[SPARK-12718][SPARK-13720][SQL] SQL generation support for window functions

## What changes were proposed in this pull request? Add SQL generation support for window functions. The idea is simple, just treat `Window` operator like `Project`, i.e. add subquery to its child when necessary, generate a `SELECT ... FROM ...` SQL string, implement `sql` method for window related expressions, e.g. `WindowSpecDefinition`, `WindowFrame`, etc. This PR also fixed SPARK-13720 by improving the process of adding extra `SubqueryAlias`(the `RecoverScopingInfo` rule). Before this PR, we update the qualifiers in project list while adding the subquery. However, this is incomplete as we need to update qualifiers in all ancestors that refer attributes here. In this PR, we split `RecoverScopingInfo` into 2 rules: `AddSubQuery` and `UpdateQualifier`. `AddSubQuery` only add subquery if necessary, and `UpdateQualifier` will re-propagate and update qualifiers bottom up. Ideally we should put the bug fix part in an individual PR, but this bug also blocks the window stuff, so I put them together here. Many thanks to gatorsmile for the initial discussion and test cases! ## How was this patch tested? new tests in `LogicalPlanToSQLSuite` Author: Wenchen Fan <wenchen@databricks.com> Closes #11555 from cloud-fan/window.

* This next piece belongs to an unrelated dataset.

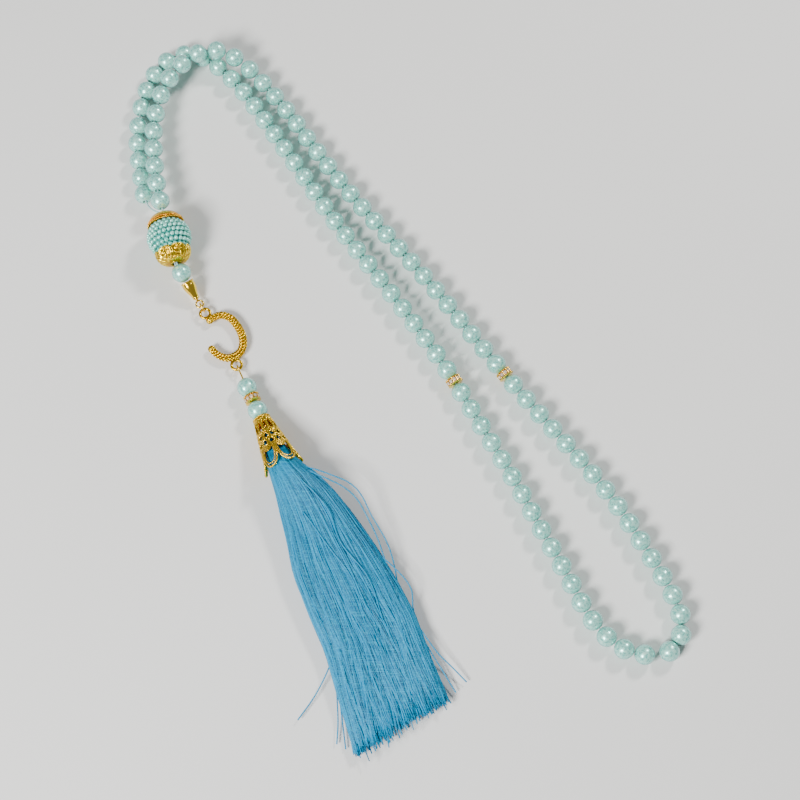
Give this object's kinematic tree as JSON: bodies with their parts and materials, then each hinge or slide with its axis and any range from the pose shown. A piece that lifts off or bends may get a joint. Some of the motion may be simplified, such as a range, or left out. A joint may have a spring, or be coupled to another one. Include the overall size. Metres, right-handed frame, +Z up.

author: Wenchen Fan <wenchen@databricks.com> 2016-03-11 13:22:34 +0800
committer: Wenchen Fan <wenchen@databricks.com> 2016-03-11 13:22:34 +0800
commit: 6871cc8f3eb54ad674dea89645599c92a8b94415 (patch)
tree: d0d965b0170145b68270c03d4933ac6471a2cc95 /sql/catalyst
parent: 560489f4e16ff18b5e66e7de1bb84d890369a462 (diff)
download: spark-6871cc8f3eb54ad674dea89645599c92a8b94415.tar.gz
spark-6871cc8f3eb54ad674dea89645599c92a8b94415.tar.bz2
spark-6871cc8f3eb54ad674dea89645599c92a8b94415.zip
3 files changed, 47 insertions, 9 deletions
diff --git a/sql/catalyst/src/main/scala/org/apache/spark/sql/catalyst/analysis/Analyzer.scala b/sql/catalyst/src/main/scala/org/apache/spark/sql/catalyst/analysis/Analyzer.scala
index b654827b8a..53ea3cfef6 100644
--- a/sql/catalyst/src/main/scala/org/apache/spark/sql/catalyst/analysis/Analyzer.scala
+++ b/sql/catalyst/src/main/scala/org/apache/spark/sql/catalyst/analysis/Analyzer.scala
@@ -1194,7 +1194,7 @@ class Analyzer(
         val withWindow = addWindow(windowExpressions, withFilter)
 
         // Finally, generate output columns according to the original projectList.
-        val finalProjectList = aggregateExprs.map (_.toAttribute)
+        val finalProjectList = aggregateExprs.map(_.toAttribute)
         Project(finalProjectList, withWindow)
 
       case p: LogicalPlan if !p.childrenResolved => p
@@ -1210,7 +1210,7 @@ class Analyzer(
         val withWindow = addWindow(windowExpressions, withAggregate)
 
         // Finally, generate output columns according to the original projectList.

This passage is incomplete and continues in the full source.